UT researchers identified six practices that can be used by public transit agencies to advance transportation equity, according to a report published in July.
Transportation equity means a more fair distribution of the benefits and burdens of transportation, allowing for lower-income individuals to access those benefits, said Jonathan Brooks, director of policy and planning for LINK Houston, an advocacy group for transportation equity.
“Transportation is the ultimate shared interest; it’s often compared to a circulatory system,” Brooks said. “Public transit, especially local transit with frequent service extended into communities, is fundamental. It’s seen as a central public good and it really provides far beyond the simple dollars and cents around it.”
Kaylyn Levine, a community and regional planning graduate student who worked on the report, said transportation equity comes from the inclusion of marginalized communities so their voices are heard during the public transit planning process.
“I really think that looking at that local built environment and how you access different opportunities using public transit is really important to your quality of life,” Levine said. “Certain groups of people don’t get to experience this access and mobility, so I think it’s just really important work to look at the most vulnerable communities.”
While public transit agencies hold meetings with the public, they are often one-way conversations, Levine said.
“They try to inform the public rather than include them in the planning process,” Levine said.
Levine said based on these shortcomings, she and her adviser, Alex Karner, spoke with staff from eight public transit providers and advocacy groups throughout the United States, asking them questions on how these equity-advancing practices are being implemented.
Levine said through speaking with the agencies, they were able to identify six practices that they believed other public transit agencies nationwide could use while offering benefits and limitations the practices could have: establishing advisory committees, partnering with advocacy organizations, incorporating equity into capital planning, planning with other regional transportation agencies, using ride-hailing and microtransit services and creating an equity culture in the workplace.
“We found that these agencies are really going above and beyond to incorporate equity, justice and fairness in meaningful ways during the planning process,” Levine said. “Without considering the equity impacts of a decision, you’re really just (doing a disservice to) the communities you’re supposed to be serving.”

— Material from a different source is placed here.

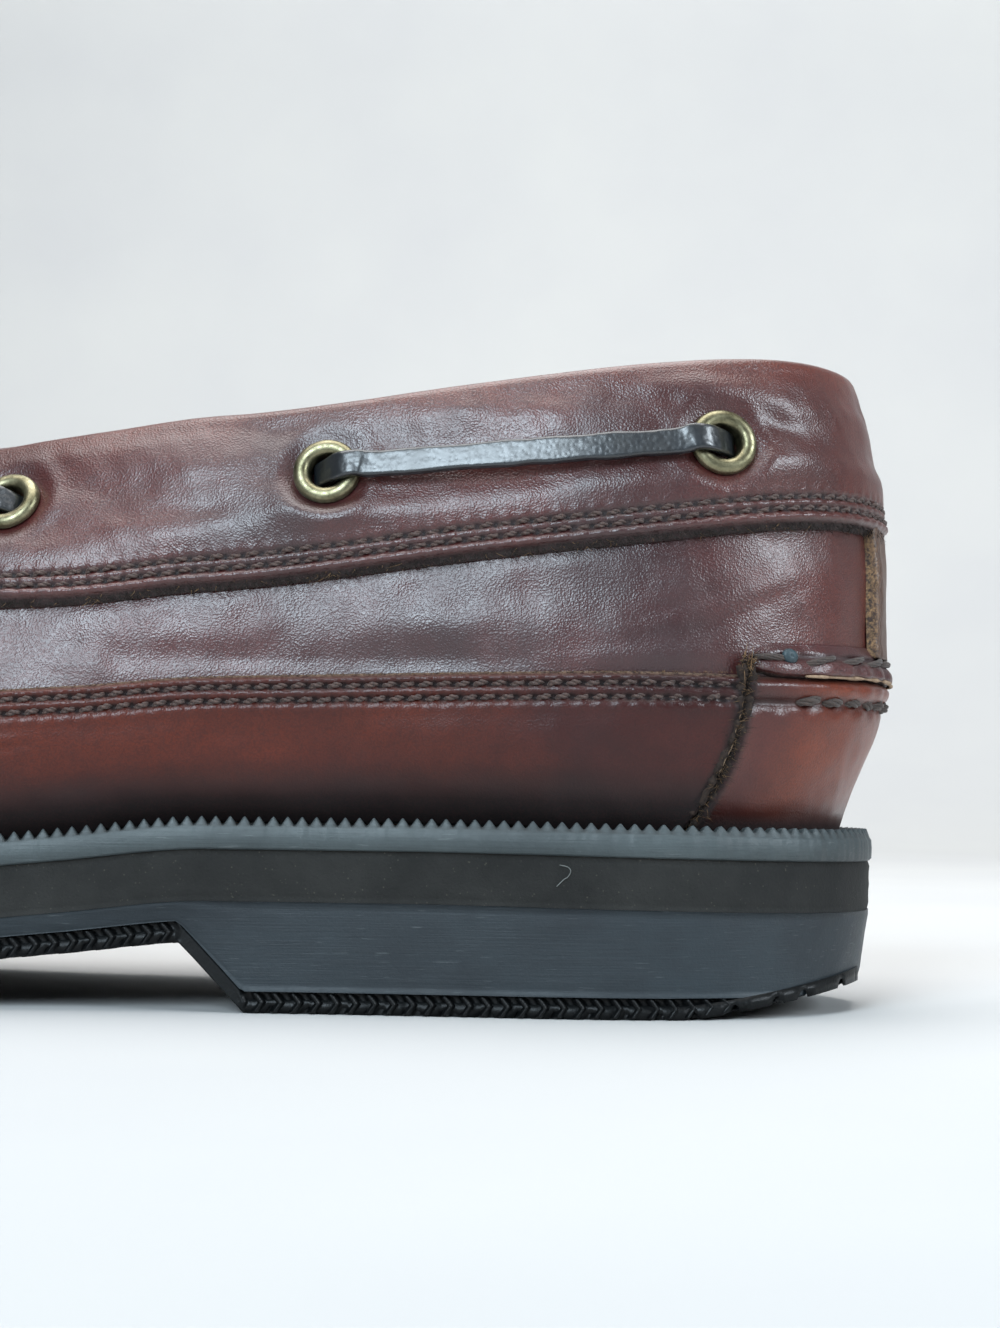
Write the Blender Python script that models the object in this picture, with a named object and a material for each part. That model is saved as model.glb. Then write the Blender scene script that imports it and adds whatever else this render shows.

Jackie Nirenberg, director of community engagement and involvement for the Austin Transit Partnership, said that public transportation is an equity tool that connects people to opportunities and jobs, which was highlighted when people continued to use buses during the height of the pandemic.
“This is a lifeline for people,” Nirenberg said. “These were essential workers, service workers, grocery workers, people who had no choice but to get to work, and the only choice they had was to take (public) transit.”
Nirenberg said Capital Metro has implemented equity-advancing practices by engaging with communities, implementing translation services and launching Project Connect, a comprehensive transit plan that includes building a new rail system in Austin.
“It’s more than building a train, it is actually an opportunity to rethink our community and make it better,” Nirenberg said. “Whether that be creating more hospitable places for people when they board our services, through better station designs or public art opportunities in neighborhoods.”